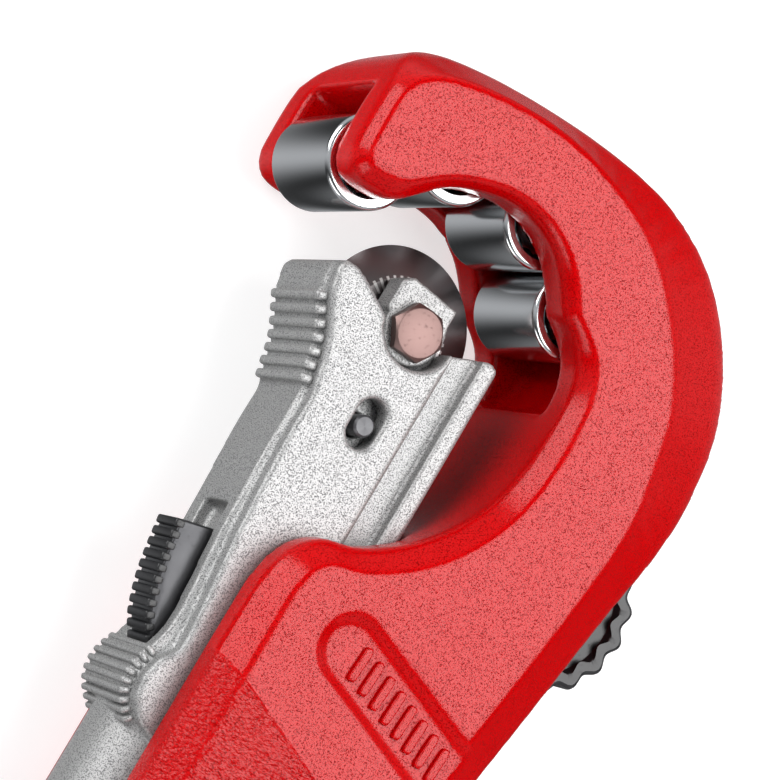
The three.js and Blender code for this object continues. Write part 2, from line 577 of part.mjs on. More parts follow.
function foldBlade() {
  const outline = [
    [28.4, -19.6], [32.6, -20], [31.6, -26.4], [30.4, -40], [27.4, -55], [25.6, -50], [24.6, -30],
  ];
  return plate(outline, [13.45, 15.55]);
}

add('deburrer_wheel', foldWheel(), 'black');
add('deburrer_blade', foldBlade(), 'bearing');
add('deburrer_pin', rodZ(FOLD.pin - 0.05, [5.4, 23.6], FOLD.x, FOLD.y, 16), 'steel');

// The origin is the middle of the underside of the whole tool.
const box = new THREE.Box3().setFromObject(part);
const centre = box.getCenter(new THREE.Vector3());
assembly.position.set(-centre.x, -centre.y, -box.min.z);

export default part;
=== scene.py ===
"""Looks of a quick-adjust pipe cutter: cast frame, sliding carriage, rollers, wheel, knob, deburrer.

Sizes are in millimetres from the cutting wheel's centre: x across, y along the slide, and z up
from the surface that the tool lies on. at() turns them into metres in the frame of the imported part.
"""
import json
import math

import bmesh
import bpy
from mathutils import Matrix, Vector


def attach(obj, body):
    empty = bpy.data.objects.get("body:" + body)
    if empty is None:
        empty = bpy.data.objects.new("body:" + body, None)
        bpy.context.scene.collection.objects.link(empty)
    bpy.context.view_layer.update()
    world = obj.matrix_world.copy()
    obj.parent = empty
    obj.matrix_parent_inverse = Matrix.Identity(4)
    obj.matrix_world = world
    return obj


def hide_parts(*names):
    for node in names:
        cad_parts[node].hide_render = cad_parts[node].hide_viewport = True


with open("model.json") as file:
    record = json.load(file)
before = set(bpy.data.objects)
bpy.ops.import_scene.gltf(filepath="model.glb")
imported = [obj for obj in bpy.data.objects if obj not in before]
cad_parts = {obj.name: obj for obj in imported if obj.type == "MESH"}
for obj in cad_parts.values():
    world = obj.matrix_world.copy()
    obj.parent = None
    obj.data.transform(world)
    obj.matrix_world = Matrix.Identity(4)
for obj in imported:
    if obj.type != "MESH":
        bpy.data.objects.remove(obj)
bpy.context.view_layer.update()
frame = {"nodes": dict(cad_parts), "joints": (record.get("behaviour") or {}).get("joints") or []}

MM = 0.001
MID = 14.5
JOINTS = {joint["name"]: joint for joint in frame["joints"]}
HUB = Vector(JOINTS["wheel_spin"]["pos_m"])
ROLLERS = [Vector(JOINTS[f"roller_spin_{i}"]["pos_m"]) for i in (1, 2, 3, 4)]
FOLD = Vector(JOINTS["deburrer_swing"]["pos_m"])


def at(x, y, z=MID):
    return Vector((HUB.x + x * MM, HUB.y + y * MM, z * MM))


# ---------------------------------------------------------------- mesh helpers

def new_object(name, verts, faces):
    mesh = bpy.data.meshes.new(name)
    mesh.from_pydata([tuple(v) for v in verts], [], faces)
    mesh.validate()
    obj = bpy.data.objects.new(name, mesh)
    bpy.context.scene.collection.objects.link(obj)
    return obj


def outward(obj, merge=1e-7):
    work = bmesh.new()
    work.from_mesh(obj.data)
    bmesh.ops.remove_doubles(work, verts=work.verts, dist=merge)
    bmesh.ops.recalc_face_normals(work, faces=work.faces)
    work.to_mesh(obj.data)
    work.free()
    return obj


def smooth(obj, angle=35):
    obj.data.shade_smooth()
    obj.data.set_sharp_from_angle(angle=math.radians(angle))
    return obj


def bake_modifiers(obj):
    """The evaluated mesh takes the place of the object's own, and no modifier is left."""
    graph = bpy.context.evaluated_depsgraph_get()
    mesh = bpy.data.meshes.new_from_object(obj.evaluated_get(graph), depsgraph=graph)
    obj.modifiers.clear()
    obj.data = mesh
    return obj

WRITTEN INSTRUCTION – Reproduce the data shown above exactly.

RESULT –
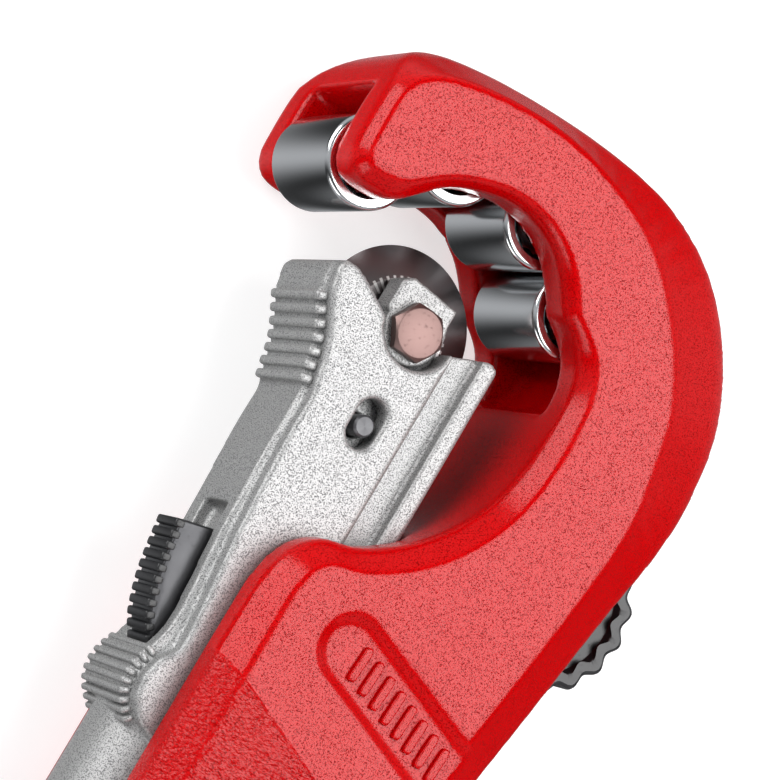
The three.js and Blender code for this object continues. Write part 2, from line 577 of part.mjs on. More parts follow.
function foldBlade() {
  const outline = [
    [28.4, -19.6], [32.6, -20], [31.6, -26.4], [30.4, -40], [27.4, -55], [25.6, -50], [24.6, -30],
  ];
  return plate(outline, [13.45, 15.55]);
}

add('deburrer_wheel', foldWheel(), 'black');
add('deburrer_blade', foldBlade(), 'bearing');
add('deburrer_pin', rodZ(FOLD.pin - 0.05, [5.4, 23.6], FOLD.x, FOLD.y, 16), 'steel');

// The origin is the middle of the underside of the whole tool.
const box = new THREE.Box3().setFromObject(part);
const centre = box.getCenter(new THREE.Vector3());
assembly.position.set(-centre.x, -centre.y, -box.min.z);

export default part;
=== scene.py ===
"""Looks of a quick-adjust pipe cutter: cast frame, sliding carriage, rollers, wheel, knob, deburrer.

Sizes are in millimetres from the cutting wheel's centre: x across, y along the slide, and z up
from the surface that the tool lies on. at() turns them into metres in the frame of the imported part.
"""
import json
import math

import bmesh
import bpy
from mathutils import Matrix, Vector


def attach(obj, body):
    empty = bpy.data.objects.get("body:" + body)
    if empty is None:
        empty = bpy.data.objects.new("body:" + body, None)
        bpy.context.scene.collection.objects.link(empty)
    bpy.context.view_layer.update()
    world = obj.matrix_world.copy()
    obj.parent = empty
    obj.matrix_parent_inverse = Matrix.Identity(4)
    obj.matrix_world = world
    return obj


def hide_parts(*names):
    for node in names:
        cad_parts[node].hide_render = cad_parts[node].hide_viewport = True


with open("model.json") as file:
    record = json.load(file)
before = set(bpy.data.objects)
bpy.ops.import_scene.gltf(filepath="model.glb")
imported = [obj for obj in bpy.data.objects if obj not in before]
cad_parts = {obj.name: obj for obj in imported if obj.type == "MESH"}
for obj in cad_parts.values():
    world = obj.matrix_world.copy()
    obj.parent = None
    obj.data.transform(world)
    obj.matrix_world = Matrix.Identity(4)
for obj in imported:
    if obj.type != "MESH":
        bpy.data.objects.remove(obj)
bpy.context.view_layer.update()
frame = {"nodes": dict(cad_parts), "joints": (record.get("behaviour") or {}).get("joints") or []}

MM = 0.001
MID = 14.5
JOINTS = {joint["name"]: joint for joint in frame["joints"]}
HUB = Vector(JOINTS["wheel_spin"]["pos_m"])
ROLLERS = [Vector(JOINTS[f"roller_spin_{i}"]["pos_m"]) for i in (1, 2, 3, 4)]
FOLD = Vector(JOINTS["deburrer_swing"]["pos_m"])


def at(x, y, z=MID):
    return Vector((HUB.x + x * MM, HUB.y + y * MM, z * MM))


# ---------------------------------------------------------------- mesh helpers

def new_object(name, verts, faces):
    mesh = bpy.data.meshes.new(name)
    mesh.from_pydata([tuple(v) for v in verts], [], faces)
    mesh.validate()
    obj = bpy.data.objects.new(name, mesh)
    bpy.context.scene.collection.objects.link(obj)
    return obj


def outward(obj, merge=1e-7):
    work = bmesh.new()
    work.from_mesh(obj.data)
    bmesh.ops.remove_doubles(work, verts=work.verts, dist=merge)
    bmesh.ops.recalc_face_normals(work, faces=work.faces)
    work.to_mesh(obj.data)
    work.free()
    return obj


def smooth(obj, angle=35):
    obj.data.shade_smooth()
    obj.data.set_sharp_from_angle(angle=math.radians(angle))
    return obj


def bake_modifiers(obj):
    """The evaluated mesh takes the place of the object's own, and no modifier is left."""
    graph = bpy.context.evaluated_depsgraph_get()
    mesh = bpy.data.meshes.new_from_object(obj.evaluated_get(graph), depsgraph=graph)
    obj.modifiers.clear()
    obj.data = mesh
    return obj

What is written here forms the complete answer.